For consistency sake added more "Up" buttons to several pages and removed all the images from the About page. Thought the Up button was too large and distracting so reduced its size.
Changed the footer on all pages to provide an "Up" link to the top of the page and a Home page link.
Added a more effective free web site search feature by Free Find on the right side of the Home page. The old search function by FusionBot.com has been removed from the CPR Set-off Siding Latest Updates page.
Added "Up to top of page" links to Yesterday's news page. Changed link colours on all pages except Home page and Mobile pages to make them more readable. Added Canadian flag to header on all pages.
Well... it's a new year, so time for a change. It's obvious the Christmas holiday web site couldn't remain throughout the new year so there
are really only four revisions to the web site. Rather than having one large photo for the lead news article all the news articles show a photo
on the homepage along with their respective title. Click on either to read the article. This forced various icons and logos to move to the right
side of the page. The third revision changes all page background colours from blue to grey. The fourth revision involves the mobile page. The
large opening news article photo has been replaced by a smaller photo to match all the others appearing there.
Snow falling on the Christmas web site home page has accumulated on several of the hyperlinks. A Christmas tree appears to the left side of
the screen while a gift marked "Do NOT open before December 25th !" will be found at the bottom of the page. Santa Claus has advised
you really should wait until December 25th before clicking to open this present.
The Mobile news page was modified today. Large headline text now precedes the first photograph. Pressing on either the photo or the headline
text will open the news article. Each story below the first article now includes a small photo along with the story title. Pressing the photo or
the title will open the appropriate news article.
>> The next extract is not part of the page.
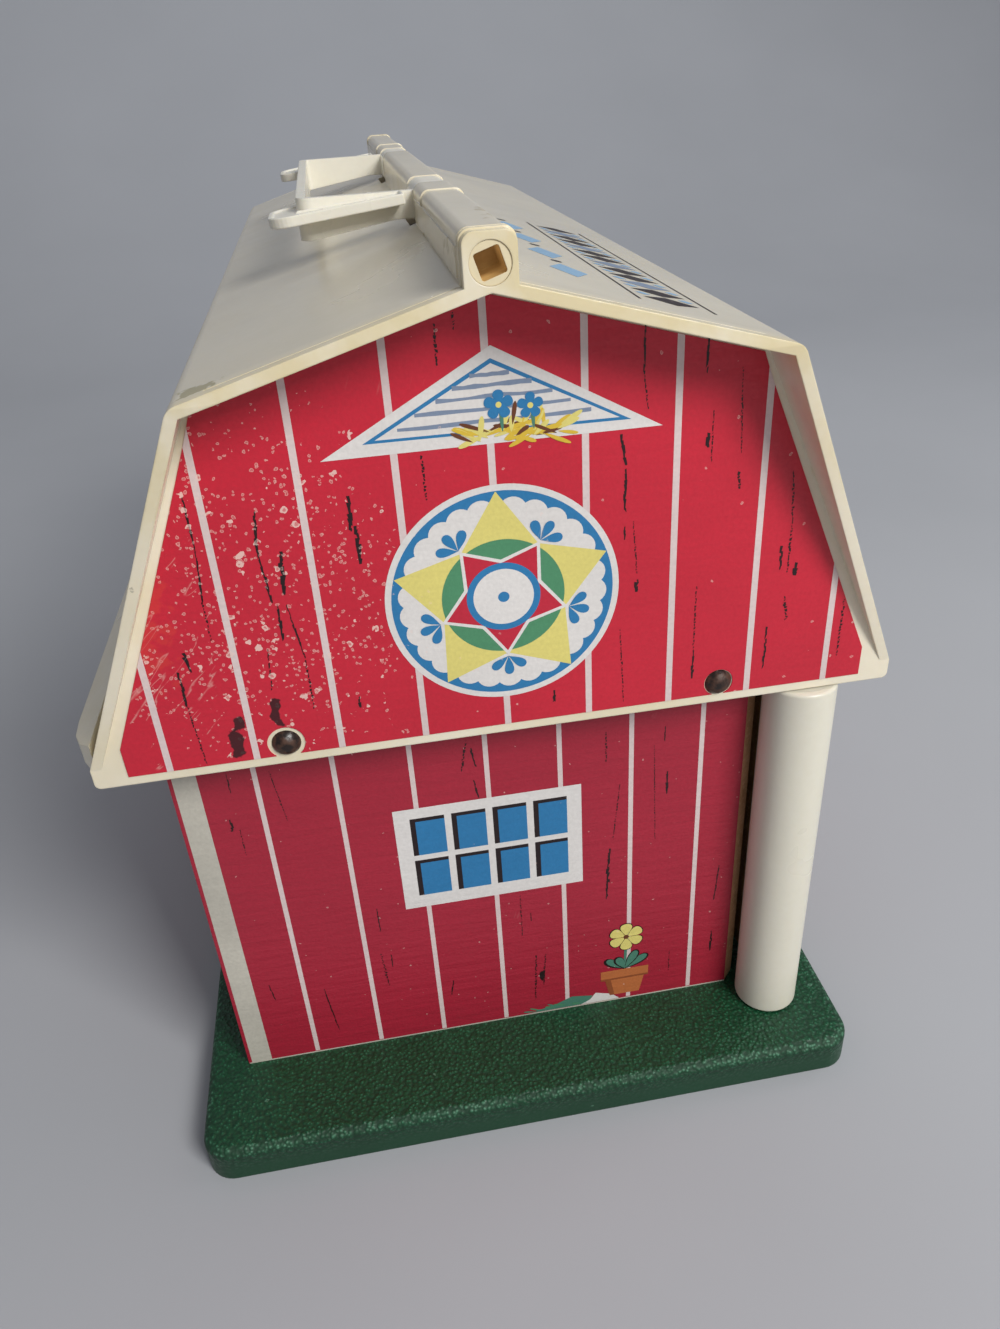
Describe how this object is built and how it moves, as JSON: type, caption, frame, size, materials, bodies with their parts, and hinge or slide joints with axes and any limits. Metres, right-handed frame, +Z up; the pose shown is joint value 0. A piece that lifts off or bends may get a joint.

The "This Month" page was updated to match the latest changes. Added a link at the bottom of the "Home" page to this page then placed a link on the "Sitemap" page to this page. Added the QR code image to the bottom of the Home page with an appropriate link. Added a link from the Sitemap page to the QR code page.
Web site design rule number two, consistency. Since the menu buttons were moved to the top of the Home page yesterday they now appear in that
same location on all other pages too. Also, the button colours have been reversed. Buttons now turn grey when the mouse pointer hovers over
them. After clicking on a particular button upon arrival at the appropriate page the button remains grey to indicate it is inactive.
BEFORE - OKthePK web site home page.
AFTER - OKthePK web site home page.
If you have visited this web site regularly perhaps you noticed the size of the photograph on the home page increased in size over time. (In
the last iteration it went from 588 pixels to 640 pixels wide.)
This forced other columns on the page to become cramped. To compensate, the total width of the page then crept up to 1082 pixels.
Now, anyone who designs web pages knows there are many issues to address with the size of a readers screen being one of the most important. This brings up the question, "What size is the reader's screen?".
Over the years computer monitors have continuously changed. The analog TV tube types have been eclipsed by digital LCD monitors. Along with this evolution screen sizes have increased too (For instance, mine is 1920 x 1080 pixels.) so that there are many sizes to choose from. As a web site designer one must choose the most common size so as to satisfy the most common monitors that are out there. Therefore the size chosen as the most common today, and this is just a guess, is 1024 x 786.
So... this web site had been re-designed to fit within a 1024 x 768 screen. (You are still required to scroll up and down.)
To permit the headline story photograph to remain at 640 pixels wide the only way to accomplish this was to reduce the number of columns on the home page from 3 to 2. This necessitated moving the menu buttons to the top of the screen with the "CPR Set-off Siding", "The Foamer Files", and the "Slim Archive" buttons near the bottom. All other pages remain unchanged at this time.
Those of you running laptop computers with 1024 x 768 screens will thank me, but those with larger screens, not so much.
Compromise, compromise, life is full of compromises.
Alias the Car Knocker - "I love the smell of creosote in the morning".